Sets, relations, functions, groups, rings, and fields. (Fall, odd years)
|410||Advanced Calculus (3). Prereq: MAT 210 or consent of instructor.
Advanced treatment of functions, limits, continuity, differentiability, and the definite integral. (Spring only)
|418||Number Theory (3). Prereq: MAT 303
Number Theory takes an encouraging and theoretical look at number systems that are often taken for granted. A course in Number Theory introduces the student to classic mathematical ideas in order to develop a stronger understanding of methods of higher mathematics as well as discover truth in a world created by God (Jeremiah 51:15, Isaiah 41:20).
|421||Topology (3). Prereq: MAT 303, Co-req: MAT 410 or consent of instructor.

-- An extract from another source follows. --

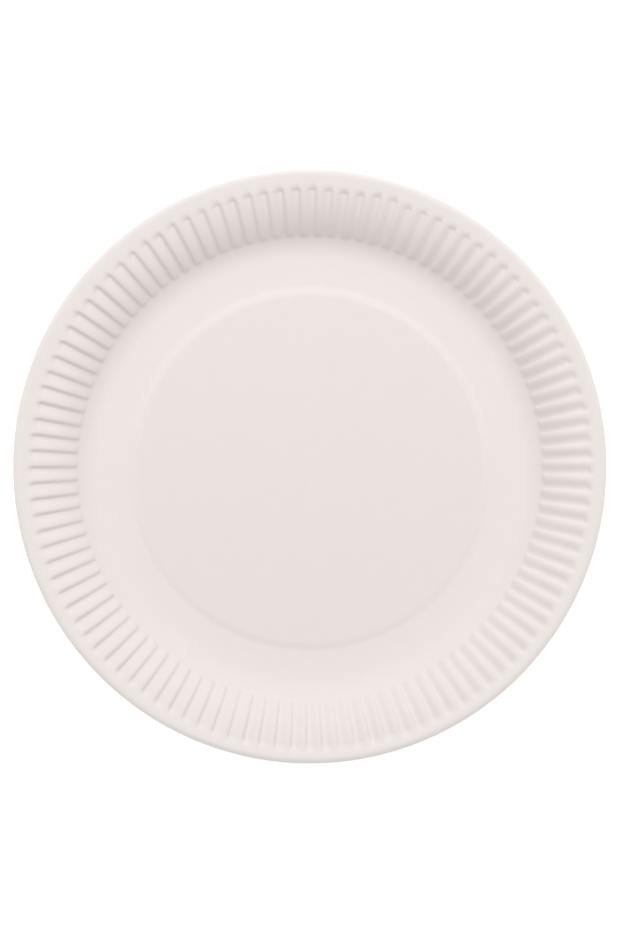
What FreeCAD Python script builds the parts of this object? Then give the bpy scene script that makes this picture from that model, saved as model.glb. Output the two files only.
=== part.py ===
import FreeCAD, Part
import math
import os

# A paper plate: one disc of paperboard, pressed between two dies.
# Millimetres, +Z up. Z = 0 is the surface that the plate stands on.
# X = Y = 0 is the middle of the outer edge.

# Overall sizes
DIAMETER = 230.0          # across the outer edge
HEIGHT = 16.0             # from the table to the top of the lip
BOARD = 0.4               # thickness of the paperboard

# The pressed form sits a little off the middle of the cut disc,
# so the lip is wider on one side than on the other.
FORM_X = 0.40
FORM_Y = -0.90

# Widths seen from above, from the outer edge inward. The flat middle is what is left.
EDGE_WIDTH = 2.4          # outer edge, turned down
LIP_WIDTH = 2.2           # flat lip, at its mean
FLUTE_END_WIDTH = 2.4     # end of a flute, and the sloping part of the lip between two ends
SHOULDER_WIDTH = 15.0     # upper part of the wall, which curves out into the lip
COVE_WIDTH = 11.3         # lower part of the wall, which curves up from the foot ring
FOOT_WIDTH = 10.1         # flat ring that the plate stands on
STEP_WIDTH = 4.6          # slope up to the flat middle

STEP_HEIGHT = 1.0         # the flat middle stands this much above the foot ring
LIP_SLOPE = 9.5           # degrees that the lip still rises where the wall ends
EDGE_TURN = 50.0          # degrees that the outer edge is turned down

# Flutes: grooves pressed into the wall, each with one steep and one gentle side.
# The shares are of the pitch, and the gentle side takes what is left.
FLUTE_COUNT = 108
FLUTE_TURN = 0.52         # the first ridge stands this share of a pitch round from +X
FLUTE_DEPTH = 1.3         # depth at the outer end
STEEPEST_DEPTH = 0.8      # depth where the wall is steepest
NOSE_WIDTH = 3.6          # seen from above, nose of a ridge on the lower part of the wall
RIDGE_SHARE = 0.18        # flat top of a ridge
STEEP_SHARE = 0.20        # steep side
FLOOR_SHARE = 0.20        # floor

# Flat spans along each curve of the section
COVE_SPANS = 2
SHOULDER_SPANS = 3
EDGE_SPANS = 2

# Radii of the pressed form about its own middle
EDGE_RADIUS = DIAMETER / 2 - EDGE_WIDTH
FLUTE_END = EDGE_RADIUS - LIP_WIDTH
SHOULDER_RADIUS = FLUTE_END - FLUTE_END_WIDTH
STEEPEST_RADIUS = SHOULDER_RADIUS - SHOULDER_WIDTH
FOOT_OUTER = STEEPEST_RADIUS - COVE_WIDTH
FOOT_INNER = FOOT_OUTER - FOOT_WIDTH
DISC_RADIUS = FOOT_INNER - STEP_WIDTH

# The flutes' floors rise along two curves that meet where they are steepest. Each curve rises by
# its width times the tangent of its mean slope, which gives a quadratic for the steepest slope.
LIP_LEAN = math.radians(LIP_SLOPE)
LIP_RISE = FLUTE_END_WIDTH * math.tan(LIP_LEAN)
RISE = HEIGHT - BOARD - FLUTE_DEPTH - LIP_RISE
START = math.tan(LIP_LEAN / 2)
MIDDLE = COVE_WIDTH + SHOULDER_WIDTH + RISE * START
REST = RISE - SHOULDER_WIDTH * START
ROOT = math.sqrt(MIDDLE ** 2 - 4 * COVE_WIDTH * START * REST)
STEEPEST = 2 * math.atan(2 * REST / (MIDDLE + ROOT))
COVE_CURVE = COVE_WIDTH / math.sin(STEEPEST)
SHOULDER_CURVE = SHOULDER_WIDTH / (math.sin(STEEPEST) - math.sin(LIP_LEAN))
NOSE_SLOPE = math.asin((COVE_WIDTH - NOSE_WIDTH) / COVE_CURVE)
END_LEAN = math.atan2(FLUTE_DEPTH + LIP_RISE, FLUTE_END_WIDTH)

PITCH = 2 * math.pi / FLUTE_COUNT
GENTLE_SHARE = 1 - RIDGE_SHARE - STEEP_SHARE - FLOOR_SHARE
FLATNESS = 1e-7           # a corner this near to a plane lies in it
UP = FreeCAD.Vector(0, 0, 1)
ORIGIN = FreeCAD.Vector(0, 0, 0)


class Level:
    """One level of the wall: a point on the line of the flutes' floors, its slope and the flutes' depth."""

    def __init__(self, radius, height, slope=0.0, depth=0.0):
        self.radius = radius
        self.height = height
        self.slope = slope
        self.depth = depth


class Crease:
    """A line that runs up the wall, along one edge of a flute's side.

    The phase is its share of the pitch from the middle of a ridge, and the side is the share
    that the flute's side takes. The ridge lies ahead of the side where toward is 1, and behind
    it where toward is -1.
    """

    def __init__(self, phase, on_ridge=False, side=1.0, toward=0):
        self.phase = phase
        self.on_ridge = on_ridge
        self.side = side
        self.toward = toward


RIDGE_NEAR = Crease(-RIDGE_SHARE / 2, True, GENTLE_SHARE, 1)
RIDGE_FAR = Crease(RIDGE_SHARE / 2, True, STEEP_SHARE, -1)
FLOOR_NEAR = Crease(RIDGE_FAR.phase + STEEP_SHARE, False, STEEP_SHARE, -1)
FLOOR_FAR = Crease(FLOOR_NEAR.phase + FLOOR_SHARE, False, GENTLE_SHARE, 1)
NEXT_RIDGE = Crease(1 + RIDGE_NEAR.phase, True, GENTLE_SHARE, 1)
CREASES = [RIDGE_NEAR, RIDGE_FAR, FLOOR_NEAR, FLOOR_FAR, NEXT_RIDGE]
FLUTE_TIP = Crease((FLOOR_NEAR.phase + FLOOR_FAR.phase) / 2)
NOSE = Crease(0.0)
NEXT_NOSE = Crease(1.0)


def cove_level(slope):
    """A level of the plain curve that rises from the foot ring."""
    return Level(FOOT_OUTER + COVE_CURVE * math.sin(slope),
                 BOARD + COVE_CURVE * (1 - math.cos(slope)), slope)


def shoulder_level(slope, depth):
    """A level of the fluted curve that evens out into the lip."""
    return Level(SHOULDER_RADIUS - SHOULDER_CURVE * (math.sin(slope) - math.sin(LIP_LEAN)),
                 BOARD + RISE - SHOULDER_CURVE * (math.cos(LIP_LEAN) - math.cos(slope)), slope, depth)


def corner(level, crease, under, outward=0.0):
    """The corner where a crease meets a level, on the upper face or on the underside.

    The underside lies one board below. Its corners also move toward the ridge, and outward at
    the end of a flute, so that the sloping sides are as thick as the rest.
    """
    lift = level.depth if crease.on_ridge else 0.0
    angle = (FLUTE_TURN + crease.phase) * PITCH
    reach = level.radius
    if under:
        lean = math.atan2(level.depth, crease.side * PITCH * level.radius)
        lift -= BOARD
        angle += crease.toward * BOARD * math.tan(lean / 2) / level.radius
        reach += outward
    radius = reach - lift * math.sin(level.slope)
    height = level.height + lift * math.cos(level.slope)
    return FreeCAD.Vector(radius * math.cos(angle), radius * math.sin(angle), height)


def panel(corners):
    """Flat faces over three or four corners: one where they lie in a plane, two where they are twisted."""
    first, second, third = corners[:3]
    normal = (second - first).cross(third - first).normalize()
    if abs(normal.dot(corners[-1] - first)) < FLATNESS:
        return [Part.Face(Part.makePolygon(corners + [first]))]
    return [Part.Face(Part.makePolygon([first, second, third, first])),
            Part.Face(Part.makePolygon([first, third, corners[3], first]))]


def strips(rows):
    """The panels between rows that have the same number of corners."""
    faces = []
    for low, high in zip(rows, rows[1:]):
        for side in range(len(low) - 1):
            faces += panel([low[side], low[side + 1], high[side + 1], high[side]])
    return faces


def cove_rows(under):
    """One pitch of the plain curve, from the foot ring up to the noses of two ridges."""
    levels = [cove_level(NOSE_SLOPE * span / COVE_SPANS) for span in range(COVE_SPANS + 1)]
    return [[corner(level, crease, under) for crease in (NOSE, NEXT_NOSE)] for level in levels]


def fluted_rows(under):
    """One pitch of the fluted curve, from its steepest level up to the lip."""
    levels = []
    for span in range(SHOULDER_SPANS + 1):
        share = span / SHOULDER_SPANS
        levels.append(shoulder_level(STEEPEST + (LIP_LEAN - STEEPEST) * share,
                                     STEEPEST_DEPTH + (FLUTE_DEPTH - STEEPEST_DEPTH) * share))
    rows = [[corner(level, crease, under) for crease in CREASES] for level in levels]
    shift = bend_shift(END_LEAN - LIP_LEAN)
    rows[-1][2:4] = [corner(levels[-1], crease, under, shift) for crease in (FLOOR_NEAR, FLOOR_FAR)]
    return rows


def bend_shift(bend):
    """How far the corners of a bend in the board lie further out on the underside."""
    return BOARD * math.tan(bend / 2)


def lip_row(under):
    """The corners where one pitch of the wall meets the flat lip, from one ridge to the next."""
    lip = Level(FLUTE_END, HEIGHT)
    shift = bend_shift(LIP_LEAN)
    return [corner(lip, RIDGE_NEAR, under, shift), corner(lip, RIDGE_FAR, under, shift),
            corner(lip, FLUTE_TIP, under, bend_shift(END_LEAN)), corner(lip, NEXT_RIDGE, under, shift)]


def wall_sector(under):
    """One pitch of the wall, from the foot ring to the lip, on one side of the board."""
    plain = cove_rows(under)
    fluted = fluted_rows(under)
    nose, next_nose = plain[-1]
    foot = fluted[0]
    top = fluted[-1]
    ridge_near, ridge_far, tip, next_ridge = lip_row(under)
    faces = strips(plain) + strips(fluted)
    faces += panel([nose, foot[1], foot[0]])
    faces += panel([nose, foot[2], foot[1]])
    faces += panel([nose, next_nose, foot[3], foot[2]])
    faces += panel([next_nose, foot[4], foot[3]])
    faces += panel([top[0], top[1], ridge_far, ridge_near])
    faces += panel([top[1], top[2], tip, ridge_far])
    faces += panel([top[2], top[3], tip])
    faces += panel([top[3], top[4], next_ridge, tip])
    return faces


def turned(shape, count):
    """A copy of the shape, turned about the middle of the form by a number of pitches."""
    copy = shape.copy()
    copy.rotate(ORIGIN, UP, math.degrees(count * PITCH))
    return copy


def ring_wire(corners):
    """A closed wire of one pitch's corners repeated round the form."""
    points = []
    for count in range(FLUTE_COUNT):
        turn = FreeCAD.Rotation(UP, math.degrees(count * PITCH))
        points += [turn.multVec(point) for point in corners]
    return Part.makePolygon(points + [points[0]])


def circle(radius, height):
    """A level circular wire about the middle of the form."""
    return Part.Wire(Part.Circle(FreeCAD.Vector(0, 0, height), UP, radius).toShape())


def band(start, end):
    """The cone that a straight line sweeps about the middle of the form."""
    return Part.LineSegment(start, end).toShape().revolve(ORIGIN, UP, 360)


def holed_face(outer, inner):
    """A flat face between two closed wires."""
    return Part.Face([outer, inner], "Part::FaceMakerBullseye")


def base_faces(under):
    """The flat middle, the step and the foot ring, on one side of the board."""
    low = 0.0 if under else BOARD
    high = low + STEP_HEIGHT
    foot_edge = cove_rows(under)[0][:1]
    return [Part.Face(circle(DISC_RADIUS, high)),
            band(FreeCAD.Vector(DISC_RADIUS, 0, high), FreeCAD.Vector(FOOT_INNER, 0, low)),
            holed_face(ring_wire(foot_edge), circle(FOOT_INNER, low))]


def edge_points(under):
    """The section of the turned-down edge, about the middle of the cut disc."""
    turn = math.radians(EDGE_TURN)
    curve = EDGE_WIDTH / math.sin(turn)
    middle = FreeCAD.Vector(EDGE_RADIUS, 0, HEIGHT - curve)
    reach = curve - BOARD if under else curve
    angles = [turn * span / EDGE_SPANS for span in range(EDGE_SPANS + 1)]
    return [middle + FreeCAD.Vector(math.sin(angle), 0, math.cos(angle)) * reach for angle in angles]


def lip_face(outer, under):
    """The flat lip between the outer edge and the ends of the flutes, on one side of the board."""
    return holed_face(outer, ring_wire(lip_row(under)[:-1]))


def rim_faces():
    """The lip on both sides, the turned-down edge and its cut end."""
    disc_middle = FreeCAD.Vector(-FORM_X, -FORM_Y, 0)
    upper = edge_points(False)
    lower = edge_points(True)
    faces = []
    for points, under in ((upper, False), (lower, True)):
        outer = circle(points[0].x, points[0].z)
        outer.translate(disc_middle)
        faces.append(lip_face(outer, under))
    section = upper + lower[::-1]
    for start, end in zip(section, section[1:]):
        bend = band(start, end)
        bend.translate(disc_middle)
        faces.append(bend)
    return faces


def plate():
    """The whole plate as one solid."""
    faces = rim_faces()
    for under in (False, True):
        faces += base_faces(under)
        sector = Part.makeCompound(wall_sector(under))
        sector.sewShape()
        faces += [turned(sector, count) for count in range(FLUTE_COUNT)]
    skin = Part.makeCompound(faces)
    skin.sewShape()
    solid = Part.makeSolid(skin.Shells[0])
    if solid.Volume < 0:
        solid.reverse()
    solid.translate(FreeCAD.Vector(FORM_X, FORM_Y, 0))
    return solid


def main():
    """Write the plate to its file and report its size."""
    os.makedirs("parts", exist_ok=True)
    body = plate()
    body.exportStep("parts/plate.step")
    box = body.optimalBoundingBox(False, False)
    print("plate: valid %s, %d faces, %.1f mm3" % (body.isValid(), len(body.Faces), body.Volume))
    print("box %.2f x %.2f x %.2f mm" % (box.XLength, box.YLength, box.ZLength))
    print("wall: steepest %.1f degrees, curves %.1f and %.1f mm, flat middle %.1f mm"
          % (math.degrees(STEEPEST), COVE_CURVE, SHOULDER_CURVE, DISC_RADIUS))


main()
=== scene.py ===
"""A pressed paper plate on a pale floor, seen from above in soft light."""

import logging
import math
import random
from dataclasses import dataclass
from enum import Enum

import bmesh
import bpy
from mathutils import Matrix, Vector


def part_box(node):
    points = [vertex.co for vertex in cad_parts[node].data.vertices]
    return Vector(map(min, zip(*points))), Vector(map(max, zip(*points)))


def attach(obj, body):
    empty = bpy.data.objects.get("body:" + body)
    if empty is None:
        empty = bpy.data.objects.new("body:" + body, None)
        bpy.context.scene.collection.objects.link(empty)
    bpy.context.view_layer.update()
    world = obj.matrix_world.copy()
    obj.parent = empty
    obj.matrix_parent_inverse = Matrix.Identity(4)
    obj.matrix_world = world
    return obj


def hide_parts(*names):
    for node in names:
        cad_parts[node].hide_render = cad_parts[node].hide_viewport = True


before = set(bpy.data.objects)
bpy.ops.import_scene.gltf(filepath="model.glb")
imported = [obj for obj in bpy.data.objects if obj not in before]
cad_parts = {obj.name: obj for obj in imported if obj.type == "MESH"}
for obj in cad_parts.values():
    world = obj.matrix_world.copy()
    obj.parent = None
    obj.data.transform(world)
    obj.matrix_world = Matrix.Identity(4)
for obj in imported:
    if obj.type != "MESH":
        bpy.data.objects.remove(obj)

MM = 0.001
LOG = logging.getLogger("plate")


def linear(code: str) -> tuple[float, float, float, float]:
    """Turn an sRGB hex colour into linear light.

    Args:
        code: Six hex digits, such as "E2D9D6".

    Returns:
        Red, green and blue in linear light, and an alpha of one.
    """
    parts = [int(code[place:place + 2], 16) / 255 for place in (0, 2, 4)]
    light = [part / 12.92 if part <= 0.04045 else ((part + 0.055) / 1.055) ** 2.4 for part in parts]
    return (light[0], light[1], light[2], 1.0)


def ease(value: float) -> float:
    """Rise smoothly from 0 to 1 as the value goes from 0 to 1."""
    held = min(1.0, max(0.0, value))
    return held * held * (3 - 2 * held)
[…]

Topology provides a mixture of concrete and abstract mathematics through which students can further development their creative reasoning skills. Topics from general topology covered will include set theory and logic, topological spaces and continuous functions, metric spaces, connectedness and compactness, separation axioms and the Urysohn lemma. Other topics may include classification of surfaces and an introduction to the fundamental group.
|478||Graph Theory (3). Prereq: MAT 303.
Graph Theory studies networks and relationships between objects from the perspective of theoretical mathematics. The course is designed to introduce students to introductory topics of graph theory such as trees, graph coloring, independence, connectivity, planar graphs, walks, and cycles.
|490||Mathematical Investigation (3). Prereq: MAT 210, 304, and 305 or consent of the instructor.
Synthesizing mathematical concepts, investigating open-ended problems, and justifying results of analysis of advanced problems through written, oral, and graphic explanation. Utilization of the computer algebra system Mathematica. (Fall only)
|499||Selected topics in Mathematics (1-3). Prereq: MAT 304 or consent of the instructor.
Topics to be chosen from such areas of mathematics as number theory, topology, complex variables, and advanced differential equations.